Abstract: While planet migration has been extensively studied for classical viscous disks, planet-disk interaction in nearly inviscid disks has mostly been explored with greatly simplified thermodynamics. In such environments, motivated by models of wind-driven accretion disks, even Earth-mass planets located interior to 1 au can significantly perturb the disk, carving gaps and exciting vortices on their edges. Both processes are influenced by radiative transfer, which can both drive baroclinic forcing and influence gap opening. We perform a set of high-resolution radiation hydrodynamics simulations of planet-disk interaction in the feedback and gap-opening regimes, aiming to understand the role of radiation transport in the migration of super-Earth-mass planets representative of the observed exoplanet population. We find that radiative cooling drives baroclinic forcing during multiple stages of the planet's migration in the feedback regime (~1.5 M_earth), significantly delaying the onset of vortex formation at the gap edge but ultimately resulting in type-III runaway migration episodes.

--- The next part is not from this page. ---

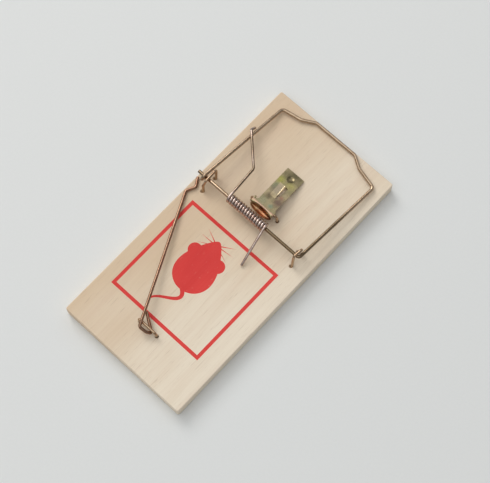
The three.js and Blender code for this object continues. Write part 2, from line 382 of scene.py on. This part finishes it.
def mouse_outlines():
    """The inked loops of a generic mouse seen from above: a body, two ears, a tail and six whiskers."""
    length, width = MOUSE_PRINT["length"], MOUSE_PRINT["width"]
    ear_x = MOUSE_EAR["along"] * length
    ear_y = MOUSE_EAR["aside"] * width
    ear_radius = MOUSE_EAR["radius"] * width
    ears = [circle(ear_x, side * ear_y, ear_radius, sides=32) for side in (-1, 1)]
    whiskers = [whisker(side * angle) for side in (-1, 1) for angle in WHISKER["angles"]]
    turned = Matrix.Rotation(math.radians(MOUSE_PRINT["turn"]), 2)
    at = Vector((MOUSE_PRINT["x"], MOUSE_PRINT["y"]))
    loops = (body_outline(length, width), tail_outline(length), *ears, *whiskers)
    return [[turned @ p + at for p in loop] for loop in loops]


def body_outline(length, width, points=64):
    """The mouse's body with its head towards +X: an oval that narrows to a snout."""
    outline = []
    for k in range(points):
        t = 2 * math.pi * k / points
        narrowing = 1 - MOUSE_PRINT["taper"] * math.cos(t) - MOUSE_PRINT["blunt"] * math.cos(t) ** 2
        outline.append(Vector((length / 2 * math.cos(t), width / 2 * math.sin(t) * narrowing)))
    return outline


def whisker(degrees):
    """A thin straight whisker that starts inside the snout."""
    angle = math.radians(degrees)
    along = Vector((math.cos(angle), math.sin(angle)))
    across = Vector((-along.y, along.x)) * WHISKER["half_width"]
    root = Vector((WHISKER["root"] * MOUSE_PRINT["length"], 0))
    return [root - across, root + along * WHISKER["length"], root + across]


def tail_outline(length):
    """The mouse's tail: a gentle S that trails from the rump to a thin tip."""
    bends = ((-0.46, 0.0), (-0.74, -0.36), (-0.74, 0.52), (-1.04, 0.22))
    line = curve(*(Vector((x * length, y * length, 0)) for x, y in bends), MOUSE_TAIL["steps"])
    left, right = [], []
    for i, (p, along) in enumerate(zip(line, directions(line))):
        half = MOUSE_TAIL["thick"] + (MOUSE_TAIL["thin"] - MOUSE_TAIL["thick"]) * i / (len(line) - 1)
        across = Vector((-along.y, along.x)) * half
        left.append(p.xy + across)
        right.append(p.xy - across)
    return left + right[::-1]


def rim(inset):
    """The board's outline in plan, this far inside its box, with a small radius at each corner."""
    corner, steps = BOARD_EDGE["corner"], BOARD_EDGE["corner_steps"]
    half_x, half_y = BOARD_HIGH.x - corner, BOARD_HIGH.y - corner
    reach = corner - inset
    points = []
    for quarter, (sx, sy) in enumerate(((1, 1), (-1, 1), (-1, -1), (1, -1))):
        for k in range(steps + 1):
            a = math.pi / 2 * (quarter + k / steps)
            points.append(Vector((sx * half_x + reach * math.cos(a), sy * half_y + reach * math.sin(a))))
    return points


def leg_holes():
    """The outline of the hole at each staple leg. It is wider than the leg, and a little off its centre."""
    holes = []
    for name, (route, _) in STAPLES.items():
        dx, dy = HOLE_DRIFT.get(name, USUAL_DRIFT)
        for leg in (route[0], route[-1]):
            holes.append(circle(leg.x + dx, leg.y + dy, HOLE["radius"], HOLE["sides"]))
    return holes


def triangulated(loops):
    """Triangles that fill the plane between outlines, with every outline kept as edges."""
    points, edges = [], []
    for loop in loops:
        start = len(points)
        points += loop
        edges += [(start + k, start + (k + 1) % len(loop)) for k in range(len(loop))]
    merge_distance = 1e-4
    verts, _, faces, *_ = geometry.delaunay_2d_cdt(points, edges, [], 0, merge_distance)
    return verts, [tuple(face) for face in faces]


def middle_of(triangle, plan):
    """The middle of a triangle whose corners are numbers of a plane's points."""
    return sum((plan[v] for v in triangle), Vector((0, 0))) / 3


def board_top(holes):
    """The top's vertices and triangles, and which of the triangles are inked."""
    x, y, side = FRAME_PRINT["x"], FRAME_PRINT["y"], FRAME_PRINT["side"]
    outer, inner = square(x, y, side), square(x, y, side - 2 * FRAME_PRINT["line"])
    mouse = mouse_outlines()
    plan, triangles = triangulated([rim(BOARD_EDGE["radius"]), outer, inner, *mouse, *holes])
    faces, is_ink = [], []
    for triangle in triangles:
        middle = middle_of(triangle, plan)
        if any(inside(middle, hole) for hole in holes):
            continue
        on_frame = inside(middle, outer) and not inside(middle, inner)
        on_mouse = any(inside(middle, loop) for loop in mouse)
        faces.append(triangle)
        is_ink.append(on_frame or on_mouse)
    return [Vector((p.x, p.y, TOP)) for p in plan], faces, is_ink


def board_sides():
    """The board's eased edges, its sides and its underside."""
    radius, steps = BOARD_EDGE["radius"], BOARD_EDGE["steps"]
    rings = []
    for end_z, sign in ((TOP, -1), (BOARD_LOW.z, 1)):
        edge = []
        for k in range(steps + 1):
            a = math.pi / 2 * k / steps
            z = end_z + sign * radius * (1 - math.cos(a))
            edge.append([Vector((p.x, p.y, z)) for p in rim(radius * (1 - math.sin(a)))])
        rings += edge if sign < 0 else edge[::-1]
    return capped(rings)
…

For super-thermal-mass planets (~6.7 M_earth), radiative cooling is fundamentally linked to the gap opening process, with the planet stalling instead of undergoing vortex-assisted migration as expected from isothermal or adiabatic models. This stalling of migration can only be captured when treating radiative effects, and since it affects super-thermal-mass planets its implications for both the final configuration of planetary systems and population synthesis modeling are potentially huge. Combining our findings with previous related studies, we present a map of migration regimes for radiative, nearly-inviscid disks, with the cooling-mediated gap-opening regime playing a central role in determining the planet's orbital properties.